Seeing the juxtaposition of headless bodies and murdered teenagers (and Narco is about as graphic as the Arabic Al-Jazeera, complete with morgue and autopsy footage) make you feel like all the drunken revelers singing along to murder ballads in LA and El Paso are real assholes. But if Buknas et al feel any shame about exploiting violence for material without having to experience it, you don’t see it here. Quintero visits rapidly expanding gangster cemeteries – including bizarre tombs where rich dealers are buried with their pick-ups – full of 20-somethings and seems to think it’s all totes neat. He’ll look up beheading footage on YouTube and then write a song glorifying the beheaders without blinking an eye. You’d think he’d be considered a poser or a tourist, or face backlash for profiting off tragedy, but that doesn’t seem to be the case, and his music seems to enjoy popularity on both sides of the border, even by people living in constant fear of the murderers he sings about. Maybe it’s the melody? The sweet accordions? I don’t know. As the “Cultura” of the title might suggest, there seems to be something in the culture where a similar desires spur people to join drug gangs, others to sing about them, and others to enjoy songs about them.

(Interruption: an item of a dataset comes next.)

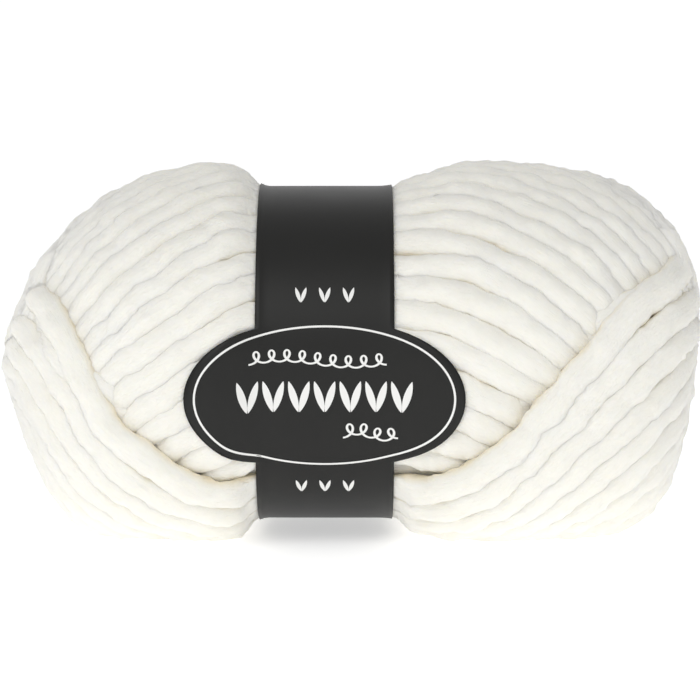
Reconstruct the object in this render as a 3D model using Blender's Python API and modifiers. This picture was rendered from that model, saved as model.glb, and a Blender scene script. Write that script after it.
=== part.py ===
"""A pull-skein of bulky yarn, lying on its flat spot, with a paper band round its waist.

Metres, +Z up. The long axis lies along X and the band's oval panel faces -Y. The origin
is under the middle of the ball, on the surface that it rests on.

A point of the ball is named by two numbers: its way along the outline, from -1 at the
left end to 1 at the right end, and its angle round the long axis, with 0 at the front,
90 at the top and -90 underneath.
"""

import bmesh
import bpy
import numpy as np

# The ball's outer form.
LENGTH = 0.1622
CROWN_HEIGHT = 0.0855
UNDERSIDE = -0.0012  # what is below zero is the flat spot
AXIS_HEIGHT = 0.0420
HALF_DEPTH = 0.0450
LEFT_FULLNESS, LEFT_ROUNDING = 4.5, 1.7  # the sloping end
RIGHT_FULLNESS, RIGHT_ROUNDING = 4.6, 4.6  # the blunt end
LOWER_FULLNESS = 2.6  # the lower half is squarer than a circle, because the ball has settled
LEFT_DROOP, RIGHT_DROOP = 0.0055, 0.0015  # how far the ends' middles hang below the axis
DIMPLE_DEPTH, DIMPLE_SHARE = 0.0028, 0.42  # the hollow at each end, and its share of the radius

# The paper band and its oval panel.
BAND_X = -0.0042
BAND_HALF_WIDTH = 0.0152
PANEL_HALF_WIDTH = 0.0306
PANEL_HALF_HEIGHT = 0.0178
PANEL_ANGLE, PANEL_HALF_ANGLE = -9.7, 23.3
PAPER = 0.0010
PAPER_GAP = 0.0011
WAIST_TOP, WAIST_UNDER, WAIST_FRONT = 0.0055, 0.0042, 0.0030  # how deep the band draws the ball in
LEFT_SHOULDER, RIGHT_SHOULDER = (0.0130, 0.0230), (0.0120, 0.0340)  # where the waist ends
PRESSED, PRESSED_FADE = 0.0044, 0.0042  # yarn stays flat this far past the paper, then swells

# The main wraps, as ridges, and the outer layer that cradles them. Angles are in degrees.
ARCHES, ARCH_HEIGHT = 24, 0.0010
ARCH_MIDDLE, ARCH_DROP, ARCH_POWER = 0.008, 52.0, 2.6  # the arches are highest right of the band
CRADLE_STEP, CRADLE_HEIGHT = 22.0, 0.0009
CRADLE_EDGE, CRADLE_RISE, CRADLE_POWER = -35.0, 92.0, 2.6  # its edge climbs towards both ends
CRADLE_SPAN = 122.0  # how much of the girth it covers
CRADLE_LIFT, CRADLE_SOFTNESS = 0.0021, 7.0

# Fineness of the meshes. An arch takes three of the ball's meridians.
BALL_ROUND, BALL_ALONG = 3 * ARCHES, 48
BAND_ROUND, BAND_ACROSS = 84, 8
OUTLINE_STEPS = 3000

CREAM = (0.84, 0.82, 0.74, 1.0)
BLACK = (0.011, 0.011, 0.010, 1.0)


def clear_scene():
    for thing in list(bpy.data.objects):
        bpy.data.objects.remove(thing)


def smooth_step(low, high, value):
    share = np.clip((value - low) / (high - low), 0.0, 1.0)
    return share * share * (3.0 - 2.0 * share)


def half_outline(fullness, rounding):
    """Half of the outline from the middle to one end: way along it, x, and share of the full radius."""
    x_share = np.sin(np.linspace(0.0, np.pi / 2, OUTLINE_STEPS)) ** (2 / fullness)
    radius = np.clip(1.0 - x_share**fullness, 0.0, 1.0) ** (1 / rounding)
    hollow = np.clip(1.0 - radius / DIMPLE_SHARE, 0.0, 1.0) ** 2
    x = x_share * LENGTH / 2 - DIMPLE_DEPTH * hollow
    steps = np.hypot(np.diff(x), np.diff(radius) * CROWN_HEIGHT / 2)
    way = np.concatenate([[0.0], np.cumsum(steps)])
    return way / way[-1], x, radius


LEFT_OUTLINE = half_outline(LEFT_FULLNESS, LEFT_ROUNDING)
RIGHT_OUTLINE = half_outline(RIGHT_FULLNESS, RIGHT_ROUNDING)


def outline_at(way):
    """x and share of the full radius at a way along the outline, from -1 to 1."""
    left_way, left_x, left_radius = LEFT_OUTLINE
    right_way, right_x, right_radius = RIGHT_OUTLINE
    on_left = way < 0
    x = np.where(on_left, -np.interp(-way, left_way, left_x), np.interp(way, right_way, right_x))
    left = np.interp(-way, left_way, left_radius)
    right = np.interp(way, right_way, right_radius)
    return x, np.where(on_left, left, right)


def way_at(x):
    """The way along the outline at an x near the middle, where the two go together."""
    left_way, left_x, _ = LEFT_OUTLINE
    right_way, right_x, _ = RIGHT_OUTLINE
    near = OUTLINE_STEPS // 2
    left = -np.interp(-x, left_x[:near], left_way[:near])
    return np.where(x < 0, left, np.interp(x, right_x[:near], right_way[:near]))


def waist(x):
    """1 under the band, falling to 0 where the ball has its full girth."""
    from_middle = x - BAND_X
    left = 1.0 - smooth_step(*LEFT_SHOULDER, -from_middle)
    right = 1.0 - smooth_step(*RIGHT_SHOULDER, from_middle)
    return np.where(from_middle < 0, left, right)


def form_point(way, angle, lift=0.0):
    """A point of the plain form, raised by lift across the long axis."""
    x, share = outline_at(way)
    drawn_in = waist(x)
    left_end = smooth_step(0.030, LENGTH / 2, -x)
    right_end = smooth_step(0.040, LENGTH / 2, x)
    axis = AXIS_HEIGHT - LEFT_DROOP * left_end - RIGHT_DROOP * right_end
    above = CROWN_HEIGHT - WAIST_TOP * drawn_in - AXIS_HEIGHT
    below = AXIS_HEIGHT - UNDERSIDE - WAIST_UNDER * drawn_in
    depth = HALF_DEPTH - WAIST_FRONT * drawn_in
    turn = np.radians(angle)
    across, up = np.cos(turn), np.sin(turn)
    fullness = np.where(up < 0, LOWER_FULLNESS, 2.0)
    reach = np.where(up < 0, below, above)
    radius = (np.abs(across / depth) ** fullness + np.abs(up / reach) ** fullness) ** (-1 / fullness)
    radius = radius * share + lift
    return np.stack([x + 0 * turn, -radius * across, axis + radius * up], axis=-1)


def from_panel(angle):
    """How many degrees an angle is from the panel's middle, from -180 to 180."""
    return (angle - PANEL_ANGLE + 180.0) % 360.0 - 180.0


def paper_half_width(angle):
    """Half of the paper's width at an angle: the band's, or the oval panel's where that is wider."""
    height = np.clip(np.abs(from_panel(angle)) / PANEL_HALF_ANGLE, 0.0, 1.0)
    return np.maximum(BAND_HALF_WIDTH, PANEL_HALF_WIDTH * np.sqrt(1.0 - height**2))


def past_paper(x, angle):
    """About how far a point is outside the paper's outline."""
    aside = np.abs(x - BAND_X)
    oval = np.hypot(aside / PANEL_HALF_WIDTH, from_panel(angle) / PANEL_HALF_ANGLE)
    return np.minimum(aside - BAND_HALF_WIDTH, (oval - 1.0) * PANEL_HALF_HEIGHT)


def arch_drop(x):
    """How many degrees an arch has come down at an x. The ball's meridians come down with it."""
    return ARCH_DROP * (np.abs(x - ARCH_MIDDLE) / (LENGTH / 2)) ** ARCH_POWER


def wrap_height(x, angle):
    """The ridges of the main wraps: arches all round, and over them the outer layer, which runs
    from the front's lower side over the ends to the back's upper side."""
    arches = ARCH_HEIGHT * np.cos(np.radians(angle + arch_drop(x)) * ARCHES)
    rise = CRADLE_RISE * (np.abs(x) / (LENGTH / 2)) ** CRADLE_POWER
    under_edge = (CRADLE_EDGE + rise - angle) % 360.0
    cradle = CRADLE_HEIGHT * np.cos(2 * np.pi * under_edge / CRADLE_STEP) + CRADLE_LIFT
    covers = smooth_step(0.0, CRADLE_SOFTNESS, under_edge)
    covers = covers * (1.0 - smooth_step(0.0, CRADLE_SOFTNESS, under_edge - CRADLE_SPAN))
    return arches * (1.0 - covers) + cradle * covers


def make_material(name, colour, roughness):
    material = bpy.data.materials.new(name)
    material.use_nodes = True
    shader = material.node_tree.nodes["Principled BSDF"]
    shader.inputs["Base Color"].default_value = colour
    shader.inputs["Roughness"].default_value = roughness
    shader.inputs["Metallic"].default_value = 0.0
    return material


def add_object(name, mesh_maker, material, collection):
    mesh = bpy.data.meshes.new(name)
    shape = bmesh.new()
    mesh_maker(shape)
    shape.to_mesh(mesh)
    shape.free()
    mesh.shade_smooth()
    mesh.materials.append(material)
    thing = bpy.data.objects.new(name, mesh)
    collection.objects.link(thing)
    return thing


def move_points(shape, place):
    """Moves every vertex of a unit sphere or tube to the place worked out from where it is. The
    ball's frame is a mirror image of the sphere's, so the faces are turned round afterwards."""
    points = np.array([tuple(vertex.co) for vertex in shape.verts])
    for vertex, point in zip(shape.verts, place(points)):
        vertex.co = point


def shape_ball(shape):
    """A sphere with its poles on X, drawn out into the wound form."""
    bmesh.ops.create_uvsphere(shape, u_segments=BALL_ROUND, v_segments=BALL_ALONG, radius=1.0)

    def place(points):
        way = np.arcsin(np.clip(points[:, 2], -1.0, 1.0)) / (np.pi / 2)
        x, share = outline_at(way)
        angle = np.degrees(np.arctan2(points[:, 1], points[:, 0])) - arch_drop(x)
        pressed = 1.0 - smooth_step(PRESSED, PRESSED + PRESSED_FADE, past_paper(x, angle))
        swell = wrap_height(x, angle) * smooth_step(0.0, 0.6, share)
        lift = swell * (1.0 - pressed) - (PAPER + PAPER_GAP) * pressed
        placed = form_point(way, angle, lift * np.minimum(share * 2.0, 1.0))
        placed[:, 2] = np.maximum(placed[:, 2], 0.0)
        return placed

    move_points(shape, place)
    bmesh.ops.reverse_faces(shape, faces=shape.faces)


def shape_band(shape):
    """An open tube round the waist, widened at the front into the oval panel."""
    bmesh.ops.create_cone(
        shape, segments=BAND_ROUND, radius1=1.0, radius2=1.0, depth=2.0, cap_ends=False
    )
    lengthwise = [edge for edge in shape.edges if abs(edge.verts[0].co.z - edge.verts[1].co.z) > 1.0]
    bmesh.ops.subdivide_edges(shape, edges=lengthwise, cuts=BAND_ACROSS - 1, use_grid_fill=True)

    def place(points):
        angle = np.degrees(np.arctan2(points[:, 1], points[:, 0]))
        x = BAND_X + points[:, 2] * paper_half_width(angle)
        return form_point(way_at(x), angle, -PAPER)

    move_points(shape, place)
    bmesh.ops.reverse_faces(shape, faces=shape.faces)


def main():
    clear_scene()
    collection = bpy.data.collections.new("ball_of_yarn")
    bpy.context.scene.collection.children.link(collection)
    yarn = make_material("cream_yarn", CREAM, 0.9)
    paper = make_material("black_paper", BLACK, 0.35)
    add_object("yarn_ball", shape_ball, yarn, collection)
    band = add_object("label_band", shape_band, paper, collection)
    wall = band.modifiers.new("paper_thickness", "SOLIDIFY")
    wall.thickness = PAPER
    wall.offset = 1.0


main()
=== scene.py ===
# %% [markdown]
# # A ball of thick yarn
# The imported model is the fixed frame: it gives the ball's real size and where its paper band sits.
# Everything below is laid on that frame, in metres, with +Z up and the band's panel facing -Y.

import bmesh
import bpy
import numpy as np
from mathutils import Matrix, Vector


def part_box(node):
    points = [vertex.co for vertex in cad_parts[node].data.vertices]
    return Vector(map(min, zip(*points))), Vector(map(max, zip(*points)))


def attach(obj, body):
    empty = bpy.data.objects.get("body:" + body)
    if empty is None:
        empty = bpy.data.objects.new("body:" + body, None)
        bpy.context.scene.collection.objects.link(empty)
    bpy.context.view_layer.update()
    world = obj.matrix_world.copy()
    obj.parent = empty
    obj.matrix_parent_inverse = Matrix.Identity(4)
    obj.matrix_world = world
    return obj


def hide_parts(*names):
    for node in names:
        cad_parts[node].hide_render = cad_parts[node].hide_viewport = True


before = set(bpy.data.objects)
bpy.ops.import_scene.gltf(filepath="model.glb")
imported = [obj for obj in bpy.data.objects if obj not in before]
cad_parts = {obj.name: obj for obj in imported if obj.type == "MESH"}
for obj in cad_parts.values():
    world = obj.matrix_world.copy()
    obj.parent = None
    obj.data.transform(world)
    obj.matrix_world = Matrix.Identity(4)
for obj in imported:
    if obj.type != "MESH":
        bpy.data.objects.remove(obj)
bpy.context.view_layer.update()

ball_low, ball_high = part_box("yarn_ball")
band_low, band_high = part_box("label_band")
print("the ball is", [round(1000 * (b - a), 1) for a, b in zip(ball_low, ball_high)], "mm")

# %% [markdown]
# ## The wound form
# A machine winds the yarn over two ends, so the ball is a long body of revolution that has settled
# a little under its own weight. Each point of it gets two numbers: the way along the outline, -1 at
# the left end and 1 at the right, and the angle round the long axis, 0 in front, 90 on top. A
# formula for the outline is better than a table here, because every strand has to be laid on it.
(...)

Quintero comes off as a bit of a villain in my eyes, and I wondered how he’d feel about how he was portrayed in the movie. Fantastic Fest being Fantastic Fest, the director happened to be standing three feet away as I was wondering aloud about this at a bar (I swear it happened this way), so I asked him. According to Schwarz, whose name sounds like something you have to say in Sean Connery’s voice, Quintero’s only concern about his portrayal was being shown doing cocaine. Go figure.

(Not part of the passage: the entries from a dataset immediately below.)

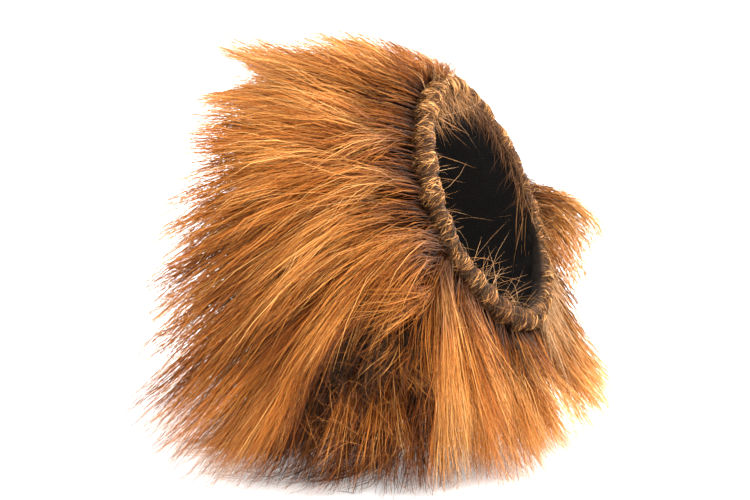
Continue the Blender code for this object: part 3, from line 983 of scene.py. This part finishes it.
# the loose fibres tangled in the partings' matted hair. "spread" is how far over a parting they
# lie, in shares of its radii, and "furthest" how many spreads away the last of them are
tangles = {
    "hairs": 320,
    "spread": 0.7,
    "furthest": 1.7,
    "down": 0.9,
    "length": 0.026,
    "lengths": (0.4, 1.3),
    "width": 0.00018,
    "widths": (0.7, 1.2),
    "height": 0.030,
    "depths": (-0.006, 0.012),
    "curl": 0.6,
}


def makeTangles(material):
    # arcs middle + size*(way*t + bend*t^2) that lie every way, but mostly down
    count = tangles["hairs"]
    place = tableColumns(partingColumns, partings)
    area = place["wide"] * place["high"] * (1 - place["missing"])
    chosen = dice.choice(len(area), count, p=area / area.sum())
    furthest = tangles["furthest"]
    aside = tangles["spread"] * dice.normal(size=count).clip(-furthest, furthest)
    x = place["x"][chosen] + place["wide"][chosen] * aside
    below = tangles["spread"] * dice.normal(size=count).clip(-furthest, furthest)
    y = place["y"][chosen] + place["high"][chosen] * below
    depth = nearestDepth(x, y, tangles["height"]) + dice.uniform(*tangles["depths"], count)
    middle = fromPixels(x, y, depth)
    way = unit(dice.normal(size=(count, 3)) + np.array((0.0, 0.0, -tangles["down"])))
    bend = dice.normal(0, tangles["curl"], (count, 3))
    t = np.linspace(-0.5, 0.5, 6)[None, :, None]
    size = tangles["length"] * dice.uniform(*tangles["lengths"], (count, 1, 1))
    paths = middle[:, None] + size * (way[:, None] * t + bend[:, None] * t**2)
    paths = aboveFloor(keepOutside(paths, pile["clearance"]))
    widths = tangles["width"] * dice.uniform(*tangles["widths"], count)
    tangle = hairMesh("tangled_fibres", paths, widths, dice.random(count), material)


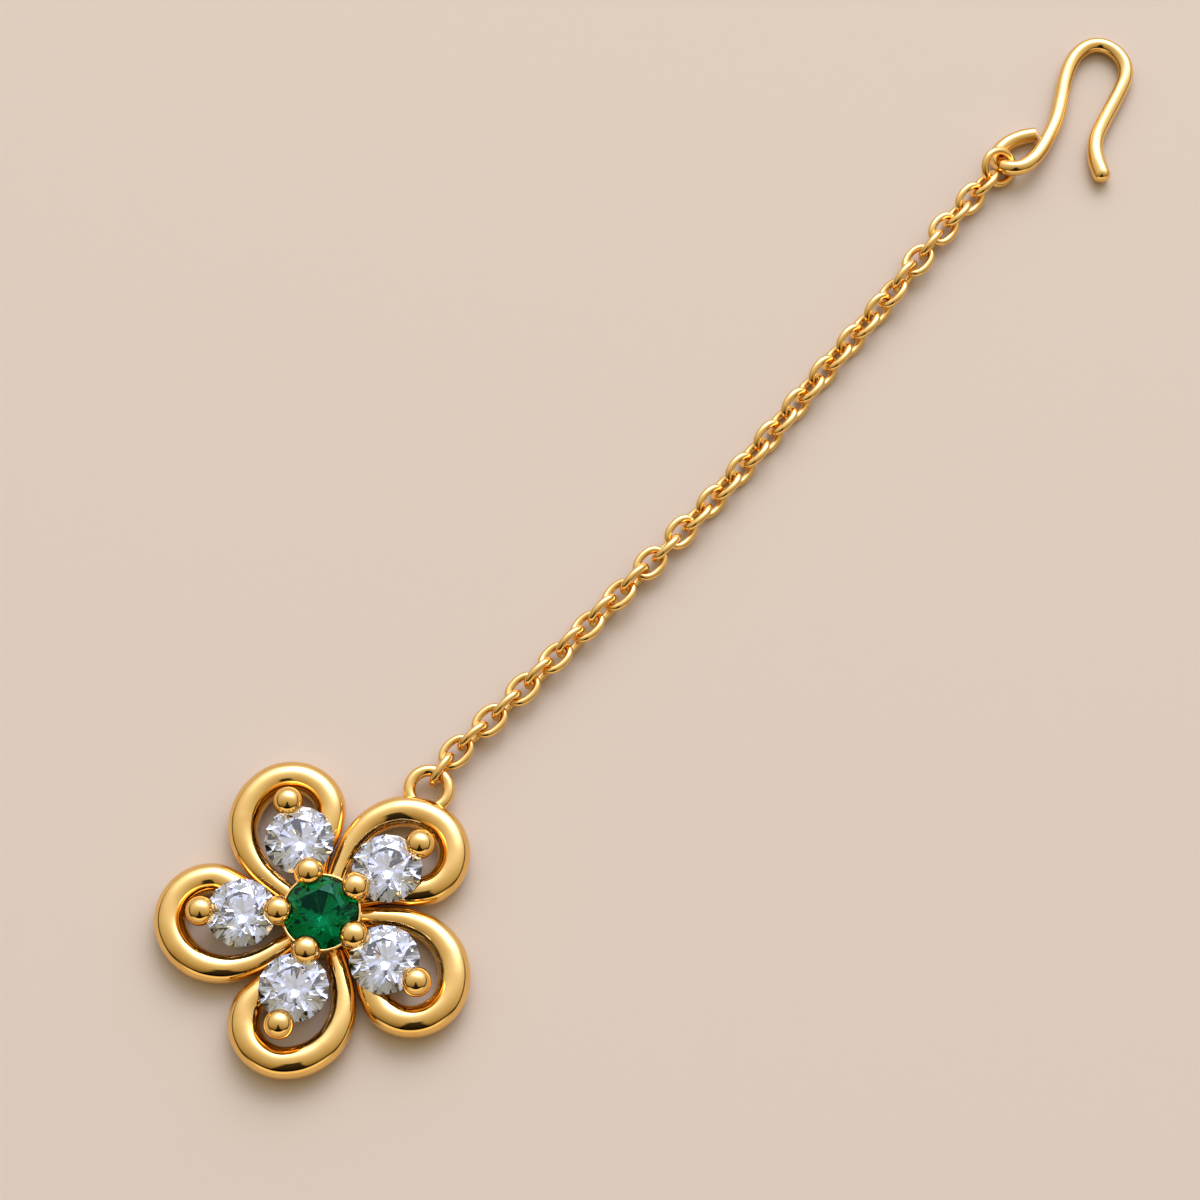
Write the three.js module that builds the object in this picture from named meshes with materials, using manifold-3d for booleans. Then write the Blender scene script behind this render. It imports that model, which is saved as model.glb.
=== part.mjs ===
// Maang tikka: a flower pendant of five wire petals with round stones, a cable chain and a hair hook.
// It lies face up. +Y runs from the flower to the hook, +Z is up, and lengths are in millimetres.
// The flower's centre is the working origin. The finished group is moved so that the origin is the
// bottom centre of its box.
import * as THREE from 'three';
import { mergeVertices } from 'three/addons/utils/BufferGeometryUtils.js';
import { ConvexGeometry } from 'three/addons/geometries/ConvexGeometry.js';
import Module from 'manifold-3d';

// Stones
const CENTRE_STONE_DIAMETER = 5.25;
const PETAL_STONE_DIAMETER = 5.0;
const STONE_SIDES = 16;
const TABLE_SHARE = 0.56;
const CROWN_SHARE = 0.15;
const GIRDLE_SHARE = 0.03;
const PAVILION_SHARE = 0.42;
const STONE_GAP = 0.07;

// Flower
const PETAL_COUNT = 5;
const FIRST_PETAL_ANGLE = THREE.MathUtils.degToRad(4.6);
const PETAL_WIRE_WIDTH = 2.34;
const PETAL_WIRE_HEIGHT = 2.3;
const PETAL_WIRE_SIDES = 10;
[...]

Narco Cultura is fascinating, bizarre, and beautifully shot, but if I have one criticism, it’s that I feel like I left with more questions than answers. Maybe it’s the material, maybe it’s the messenger, probably it’s a little of both. Either way, it’s the kind of movie you should watch, regardless of grade, even if it’s hard to. It definitely makes it harder to care about the latest Star Wars rumors afterwards, which is a good thing.